# What you get from the lowest bidder



## MTN REMODEL LLC (Sep 11, 2010)

joecaption said:


> Trying to save money I hired the lowest bidder on an exterminating job.
> Man showed up with a rolled up newspaper.


Probaly not today's edition:thumbup:


----------



## kwikfishron (Mar 11, 2010)

I have an ex that I would hire today because of her skills with a rolled up newspaper.


----------



## joecaption (Nov 30, 2011)

Well see Ron, see was good for something. LOL
Take me for example, as a friend told me one time even you are not useless, you make a perfect bad example.


----------



## MTN REMODEL LLC (Sep 11, 2010)

joecaption said:


> Well see Ron, see was good for something. LOL
> Take me for example,* as a friend told me one time even you are not useless, you make a perfect bad example*.

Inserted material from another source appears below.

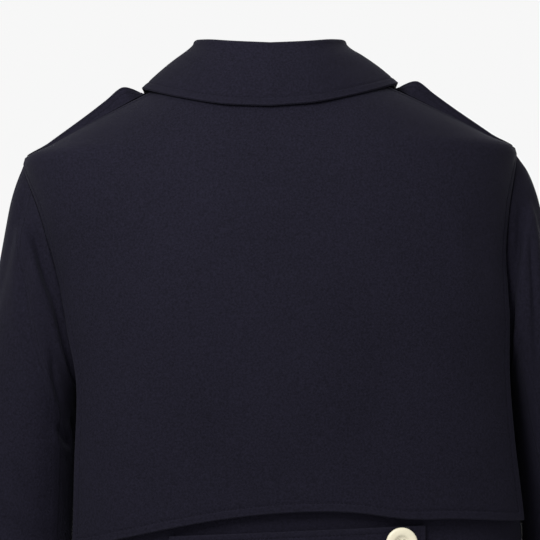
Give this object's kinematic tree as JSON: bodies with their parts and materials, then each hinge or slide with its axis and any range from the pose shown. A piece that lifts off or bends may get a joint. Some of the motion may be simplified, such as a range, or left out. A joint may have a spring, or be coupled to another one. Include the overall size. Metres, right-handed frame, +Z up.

That's GOOD... I gotta remember that one!:thumbsup:

Best


----------



## joecaption (Nov 30, 2011)

That was from my friend Bill that has a great dry since of humor.
We had a local bar in town that would only stay open about a year and then close.
Bill walks in and asked the bar Bartender "if I order a beer at the bar are you going to stay open long enough to get it over to my table?


----------



## MTN REMODEL LLC (Sep 11, 2010)

joecaption said:


> That was from my friend Bill that has a great dry since of humor.
> We had a local bar in town that would only stay open about a year and then close.
> Bill walks in and asked the bar Bartender "if I order a beer at the bar are you going to stay open long enough to get it over to my table?


As long as we're just on a fun topic:

I have a friend who always tells the bartender "STOP ME AT ONE...... no make that 1:30"


----------